SQL Server 2000 Enterprise Edition includes an optimization to improve the performance of nonordered scans (scans that aren't requested to be in any particular order) when different processes simultaneously request multiple nonordered scans of the same table or index. Without this optimization, one process might start scanning and get perhaps 20 percent of the way through the table before another process requests the same data. If SQL Server's data cache is small or is used by other processes for unrelated data, the pages scanned by the original process might be swapped out, so SQL Server has to go back to disk to get the first pages of the table or index again. When the original scanning process resumes, any pages that were read in ahead might be gone, requiring more disk reads. This can cause some serious disk thrashing—when the I/O controller must jump back and forth between areas of the physical disk multiple times. The so-called merry-go-round scans optimization in SQL Server 2000 Enterprise Edition lets you avoid this thrashing by letting a second process start at whatever point the original process has already reached. Both processes can then read the same data, but SQL Server has to read each page from disk only once. When the first process finishes, the second process can read the initial 20 percent or so of the table. Another process that needs to scan the same data in no particular order can start reading from wherever SQL Server is reading at the time.
For data-modification operations, multiple processes executing the same query might cause a substantial decrease in overall performance; as I mentioned, this happens because of the locking that SQL Server must manage. By default, SQL Server makes all the locking decisions internally, and the user or developer has no control over these decisions. However, if you know how SQL Server makes some of its locking decisions, you can troubleshoot blocking problems. Here are some key points to be aware of to help you determine where problems might occur:
- SQL Server must protect all data modification with some form of exclusive lock while the modification is taking place. Usually, SQL Server attempts to lock just the row containing the data that's being modified. So if the data is part of an index, SQL Server locks the index key. Sometimes SQL Server decides to lock a whole page or a whole table if it determines that it has the resources or if doing so would be more efficient.
- Although most discussions of locking describe only shared and exclusive locks, SQL Server also uses a hybrid type of lock called an update lock. Besides UPDATE operations, these locks are used for other data-modification operations, which require SQL Server to first search for the data to be modified, then perform the modification. During the searching phase, SQL Server acquires an update lock, then when the desired data is found, escalates that lock to an exclusive lock.

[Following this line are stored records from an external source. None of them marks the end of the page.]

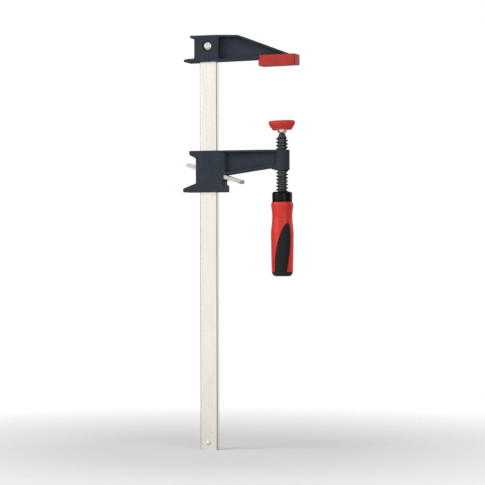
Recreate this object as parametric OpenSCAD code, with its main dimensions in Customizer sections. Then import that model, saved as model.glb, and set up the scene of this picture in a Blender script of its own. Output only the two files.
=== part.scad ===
// Clutch-style bar clamp (F clamp), 300 mm opening, 63 mm throat.
// Millimetres. +Z runs up the bar to the fixed jaw, +X points into the throat.
// The origin is the centre of the bar's free end face.

/* [Bar] */
// Width of the bar, across the throat direction
bar_w = 17; // [15:0.5:18]
// Thickness of the bar
bar_t = 6.5; // [5:0.5:7]
// Length of the bar
bar_len = 390.5; // [386:0.5:391]
// Rounding of the bar's long edges
bar_edge_r = 0.8; // [0.6:0.2:2]

/* [Castings] */
// Height of the top of the fixed jaw
jaw_top = 392.8; // [392:0.1:396]
// Height of the underside of the fixed jaw
jaw_bottom = 367.8; // [367:0.1:369]
// Angle by which the fixed jaw rises towards its tip, in degrees
jaw_lean = 1.1; // [0:0.1:2]
// Half the depth of both castings
cast_half = 8.9; // [8.6:0.1:10]
// Half the thickness of the recessed webs
web_half = 2.7; // [2:0.1:3.5]
// Thickness of the flanges round the recesses
flange_t = 2; // [1.5:0.1:2.5]
// Height of the top of the sliding arm at rest
arm_top = 283.6; // [283:0.1:285]
// Height of the underside of the sliding arm's column
arm_bottom = 244.3; // [244:0.1:246]
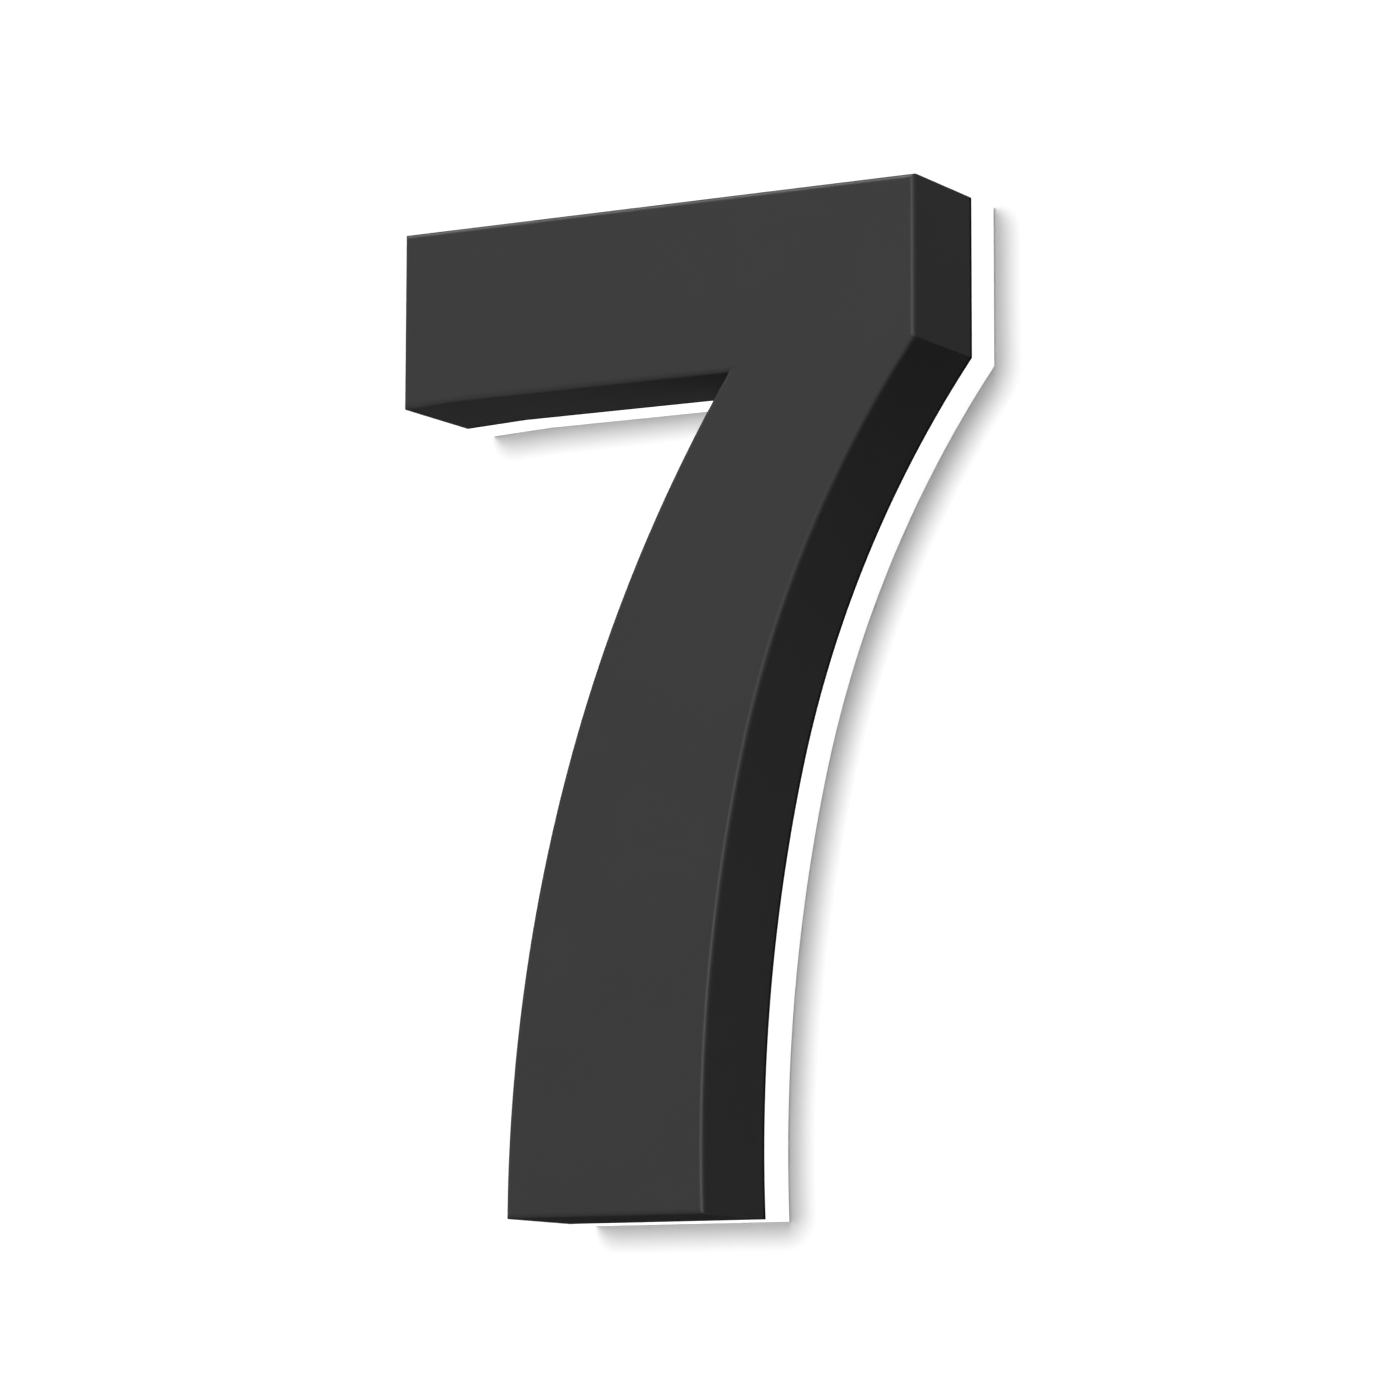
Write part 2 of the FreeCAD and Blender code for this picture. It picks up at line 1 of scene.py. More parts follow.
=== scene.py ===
"""The looks of the back-lit house number: a black powder-coated 7 on its white acrylic base, on a wall.

The frame is in metres: X to the right, Z up, the wall plane at y = 0, and the sign in front of it at
negative y with its studs behind it at positive y. Sizes below are in millimetres, and MM turns them into
metres where a mesh is made.
"""

import json
from math import atan2, cos, pi, radians, sin, sqrt, tan

import bpy
from mathutils import Matrix, Vector
from mathutils.geometry import tessellate_polygon


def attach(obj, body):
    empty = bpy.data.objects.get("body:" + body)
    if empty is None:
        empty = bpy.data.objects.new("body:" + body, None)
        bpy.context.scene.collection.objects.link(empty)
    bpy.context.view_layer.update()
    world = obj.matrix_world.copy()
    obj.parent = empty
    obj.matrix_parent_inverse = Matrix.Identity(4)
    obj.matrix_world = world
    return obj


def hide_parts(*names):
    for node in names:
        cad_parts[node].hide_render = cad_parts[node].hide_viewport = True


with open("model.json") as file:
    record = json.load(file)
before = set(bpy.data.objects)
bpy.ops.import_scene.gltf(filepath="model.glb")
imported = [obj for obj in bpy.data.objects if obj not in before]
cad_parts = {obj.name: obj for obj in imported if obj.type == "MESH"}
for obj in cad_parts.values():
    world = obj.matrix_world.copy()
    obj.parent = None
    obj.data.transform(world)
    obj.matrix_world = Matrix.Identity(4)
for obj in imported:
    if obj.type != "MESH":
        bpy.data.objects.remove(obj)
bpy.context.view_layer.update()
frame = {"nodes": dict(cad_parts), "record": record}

MM = 0.001

# The digit's outline, seen from the front. Places run from the bar's left end and from the foot, and the
# stem's edges lean to the left of straight down by so many degrees where they start and end.
DIGIT_HEIGHT = 200.0
DIGIT_WIDTH = 116.2
BAR_HEIGHT = 35.4
BAR_TIP_DROOP = 0.6
BAR_TIP_LENGTH = 14.0
SHOULDER_HEIGHT = 32.15
NECK_WIDTH = 41.2
FOOT_LEFT = 25.5
FOOT_WIDTH = 44.6
OUTER_TOP_LEAN = 37.7
OUTER_FOOT_LEAN = -2.4
INNER_TOP_LEAN = 33.9
INNER_FOOT_LEAN = 0.2

# Levels along Y, from the wall to the front.
WALL = 0.0
SHELL_BACK = -10.0
SPIGOT_FRONT = -12.0
FACE_BACK = -33.5
FACE_FRONT = -35.0

# The shell's and the base's sections.
EDGE_RADIUS = 1.0
RETURN_SHEET = 1.0
SPIGOT_INSET = 1.5
ACRYLIC_EDGE = 0.25

# The dark line of painted shade along the return's back edge, where it meets the base, and the width
# over which it fades, and the glow of the base away from its rim, as a share of the rim's.
PAINTED_SHADE_LINE = 0.7
PAINTED_SHADE_FADE = 0.3
GLOW_LAYER = "glow"
INNER_GLOW = 0.42

# M4 studs, nuts and washers.
BAR_STUD_INSET = 10.5
STUD_RADIUS = 2.0
STUD_TIP = 26.5
STUD_TIP_RADIUS = 1.5
STUD_FLANGE_RADIUS = 2.75
STUD_FLANGE_BACK = -32.7
STUD_HOLE_RADIUS = 2.25
THREAD_PITCH = 0.7
THREAD_ROOT_RADIUS = 1.57
NUT_ACROSS_FLATS = 7.0
NUT_FRONT = -3.7
NUT_BACK = -0.5
NUT_BORE_RADIUS = 1.77
NUT_MOUTH_RADIUS = 2.15
NUT_FACE_RADIUS = 3.3
NUT_CHAMFER = radians(30)
WASHER_FRONT = -4.5
WASHER_RADIUS = 4.5
WASHER_BORE_RADIUS = 2.15
WASHER_EDGE = 0.2
COUNTERBORE_RADIUS = 6.0

# One pitch of the thread: how far along it, and how far up from its root to its crest.
THREAD_PROFILE = ((0, 0), (0.125, 0), (0.5, 1), (0.625, 1), (1, 0))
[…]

- SQL Server must hold exclusive locks until the end of a transaction, in case it needs to undo the transaction. (Contrast this to shared locks, which SQL Server can release as soon as the scan moves off the page, assuming that READ COMMITTED isolation is in effect.)
Indexes and Data Modification
For a couple of reasons, creating good indexes can help reduce blocking problems that might result from concurrent access to the same data. The first reason is simple. If you have good indexes in place, SQL Server can quickly find the data it needs to modify, then quickly release the locks on that data. The faster SQL Server can perform the operations, the less the likelihood of lock conflicts with other users; if other users are blocked, they'll be blocked for a much shorter amount of time.

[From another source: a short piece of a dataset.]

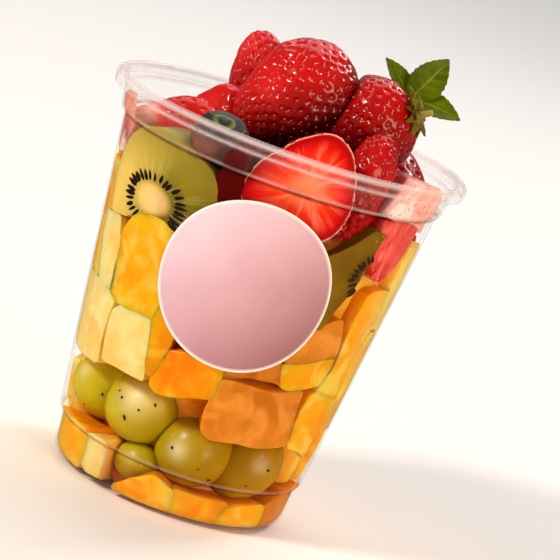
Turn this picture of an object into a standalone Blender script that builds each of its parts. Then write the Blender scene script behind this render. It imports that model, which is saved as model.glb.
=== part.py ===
"""Fruit cup: a clear thin-walled cup filled with cut fruit, with strawberries heaped over its rim.

Everything is in metres, +Z up, with the origin at the middle of the cup's flat base. The front,
where the round label sits, faces -Y. Angles go round the cup's axis from the front, positive
towards +X. The fruit pressed against the wall is shaped on the wall's own cone, so that each
piece lies snugly inside it, and two pieces that meet are pressed flat along one shared plane.
"""
import math

import bmesh
import bpy
import numpy as np
from mathutils import Matrix, Vector

MM = 0.001

# Cup
CUP_HEIGHT = 104.5 * MM
RIM_RADIUS = 49.0 * MM
RIM_DROP = 3.6 * MM
RIM_CREST_IN = 46.4 * MM
WALL = 0.6 * MM
BASE_FLAT_RADIUS = 29.6 * MM
FOOT_RADIUS = 32.6 * MM
FOOT_HEIGHT = 3.4 * MM
STEP_HEIGHT = 12.0 * MM
STEP_RADIUS = 33.3 * MM
STEP_OUT = 1.0 * MM
LEDGE_HEIGHT = 94.2 * MM
LEDGE_RADIUS = 43.5 * MM
LEDGE_OUT = 1.1 * MM
NECK_TOP_RADIUS = 45.5 * MM
CUP_SIDES = 44

# Label
LABEL_DIAMETER = 45.6 * MM
LABEL_THICKNESS = 0.3 * MM
LABEL_ANGLE = 2.8
LABEL_HEIGHT = 66.8 * MM
LABEL_SIDES = 24

# Fruit
GAP = 0.3 * MM
WALL_GAP = 0.4 * MM
CORE_DEPTH = 13.5 * MM
CORE_TOP = 95.0 * MM
CORE_SIDES = 24
CHUNK_BEVEL = 0.17
MERGE = 0.02 * MM

# Mint sprig: each leaf is its direction, the way its face looks, its length, its width and its curl.
MINT_JOINT = (26.6, 3.5, 120.9)
MINT_STEM = 1.1 * MM
MINT_STEM_LENGTH = 4.5 * MM
MINT_STEM_WAY = (-0.35, 0.55, -0.6)
LEAF_THICKNESS = 0.5 * MM
MINT_LEAVES = [
    ((-0.66, 0.1, 0.8), (0.6, -0.9, 0.3), 12, 5.5, 0.6),
    ((0.46, 0.1, 0.95), (0.1, -1.0, 0.1), 14, 8, 0.8),
    ((0.99, -0.1, -0.06), (0.0, -0.75, 0.65), 14, 7, 0.9),
]

DRAFT = (LEDGE_RADIUS - STEP_RADIUS) / (LEDGE_HEIGHT - STEP_HEIGHT)
PARTS = []


def clear_scene():
    for thing in list(bpy.data.objects):
        bpy.data.objects.remove(thing, do_unlink=True)


def material(name, color, roughness, alpha=1.0):
    """A Principled finish from an sRGB colour given as six hex digits."""
    made = bpy.data.materials.new(name)
    made.use_nodes = True
    shader = made.node_tree.nodes["Principled BSDF"]
    channels = [int(color[i:i + 2], 16) / 255 for i in (0, 2, 4)]
    linear = [c / 12.92 if c <= 0.04045 else ((c + 0.055) / 1.055) ** 2.4 for c in channels]
    shader.inputs["Base Color"].default_value = (*linear, 1)
    shader.inputs["Roughness"].default_value = roughness
    shader.inputs["Metallic"].default_value = 0.0
    shader.inputs["Alpha"].default_value = alpha
    made.diffuse_color = (*linear, alpha)
    return made


def finish(name, mesh, finish_material):
    """Makes one named object of a mesh, with its origin at the mesh's middle."""
    if isinstance(mesh, bmesh.types.BMesh):
        if mesh.calc_volume(signed=True) < 0:
            bmesh.ops.reverse_faces(mesh, faces=mesh.faces)
        built = bpy.data.meshes.new(name)
        mesh.to_mesh(built)
        mesh.free()
    else:
        built = mesh
    middle = sum((v.co for v in built.vertices), Vector()) / len(built.vertices)
    built.transform(Matrix.Translation(-middle))
    built.shade_smooth()
    built.set_sharp_from_angle(angle=math.radians(38))
    built.materials.append(finish_material)
    made = bpy.data.objects.new(name, built)
    made.location = middle
    bpy.context.scene.collection.objects.link(made)
    return made


# The cup: one thin shell with a flat base, a step near the foot for stacking, a tapered wall,
# a ledge, a slightly bulged neck and a rim that curls outwards and down.

def rounded(centre, radius, start, end, count):
    """Points on an arc in the profile's plane, from one angle in degrees to another."""
    angles = [math.radians(start + (end - start) * i / (count - 1)) for i in range(count)]
    return [(centre[0] + radius * math.cos(a), centre[1] + radius * math.sin(a)) for a in angles]


def cup_profile():
    """Middle line of the wall, from the rim's free edge over the top and down to the axis."""
    half = WALL / 2
    crest_radius = (RIM_RADIUS - half - RIM_CREST_IN) / 2
    crest_middle = (RIM_CREST_IN + crest_radius, CUP_HEIGHT - half - crest_radius)
    corner = (FOOT_RADIUS - BASE_FLAT_RADIUS, FOOT_HEIGHT - half)
    line = [(RIM_RADIUS - half - 0.3 * MM, CUP_HEIGHT - RIM_DROP)]
    line += rounded(crest_middle, crest_radius, -10, 180, 5)
    line += [(NECK_TOP_RADIUS, CUP_HEIGHT - RIM_DROP - 0.6 * MM)]
    line += [(LEDGE_RADIUS + LEDGE_OUT, LEDGE_HEIGHT + 0.8 * MM), (LEDGE_RADIUS, LEDGE_HEIGHT)]
    line += [(STEP_RADIUS + STEP_OUT, STEP_HEIGHT + 0.6 * MM), (STEP_RADIUS, STEP_HEIGHT)]
    for turn in (0, 38, 90):
        a = math.radians(turn)
        line.append((BASE_FLAT_RADIUS + corner[0] * math.cos(a), FOOT_HEIGHT - corner[1] * math.sin(a)))
    return line + [(0, half)]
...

The second reason indexes can reduce blocking problems is because they help SQL Server avoid table scans. If a table has no useful index, SQL Server has to use a full table scan to find qualifying rows for an UPDATE or DELETE operation. In that case, SQL Server must inspect every row to find the row to modify. Meanwhile, other processes that need to find individual rows remain blocked even if they'll eventually modify different rows. Without inspecting a row or having help from an index, SQL Server has no way of knowing whether the row qualifies for the modification. If you're modifying only a subset of rows in the table, as determined by a WHERE clause, an index on the column or columns in the WHERE clause means that SQL Server doesn't have to perform a full scan. By using the index key values, SQL Server can move directly to the relevant rows and doesn't have to examine the unnecessary rows.

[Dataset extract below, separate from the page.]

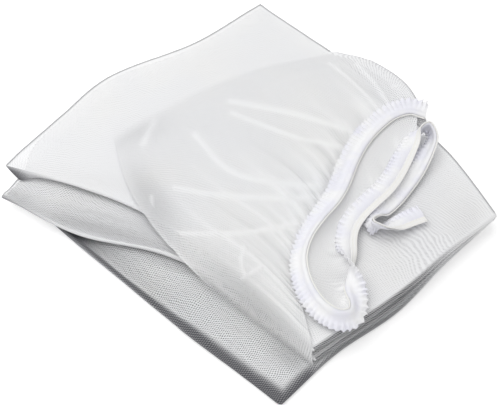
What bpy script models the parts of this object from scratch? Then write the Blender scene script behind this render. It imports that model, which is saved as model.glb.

Let's look now at a couple of examples of how indexes can help avoid blocking problems. The first example is one that I used in my August 1999 column, "Indexing and Locking," but running it again can show you that the problem still exists in SQL Server 2000 Service Pack 2 (SP2). To demonstrate locking between multiple processes, you can open multiple connections in Query Analyzer, either by choosing File, New; by pressing Ctrl+N; or by using the corresponding toolbar button to open a new connection. In Listing 1, the first connection builds a simple table of three rows and no indexes. Then it begins a transaction and updates one of those rows. A second connection then attempts to access a completely different row but can't proceed because the first connection blocks it. To remove the block, you can either commit or roll back the first connection's transaction, cancel the query in the second connection, or just close all your connections by using the File, Disconnect all menu option. I recommend this last approach because it ensures that no open transactions hang around to cause further blocking problems.
Listing 2 revises Listing 1's code by building a nonclustered index on the column that you want to update, which is also the column used to determine which row to update. No blocking occurs when you run Listing 2's code because the index on the column being updated lets the second connection avoid the locked keys.
The next example demonstrates that sometimes the type of index on a table can affect the locking that SQL Server uses. Listing 3 creates a table that has a nonclustered index on a column called TestID, populates that table with a few rows, then begins a transaction and updates one row. In a second connection window, you can then execute the following update:
UPDATE Test SET TestValue=TestValue + 1 WHERE TestID = 1
The second connection will be blocked. Now return to the first connection and run another update:
UPDATE Test SET TestValue=TestValue + 1 WHERE TestID= 1
SQL Server has encountered a deadlock, which means that these processes mutually blocked each other so that neither one can proceed without intervention. SQL Server must intercede and kill one process, roll back its open transaction, and release the locks. The other process can then proceed. Because SQL Server automatically detects and deals with any deadlock, to the user running the process that wasn't killed, deadlocks might not look like a big deal. However, if deadlocks occur frequently in an application, the whole system's throughput can suffer. For more details about tracking down and dealing with deadlocks, see David Erickson's May 2000 article, "Outsmart Deadlocks in SQL Server 7.0," InstantDoc ID 8412, and Itzik Ben-Gan's April 2000 article, "Problem-Solving with SQL Profiler," InstantDoc ID 8232.
In this situation, the solution is to recreate the table in Listing 3 but change the index to be clustered instead of nonclustered. Explaining exactly why this solution works would require a much more detailed description of locking behavior, but consider altering the index type in your testing if you're troubleshooting blocking or deadlocking problems.
Keep in mind that locking isn't necessarily a bad thing; in fact, it's usually good. You want to prevent your data from being modified by multiple processes simultaneously, which can leave inconsistencies in the data. Your goal should be not to eliminate locking but to let SQL Server hold the locks for the shortest possible time on the least amount of data. Building good indexes can go a long way in helping you minimize blocking problems, but make sure to test your indexes in a multiple-user scenario before deciding which indexes are best.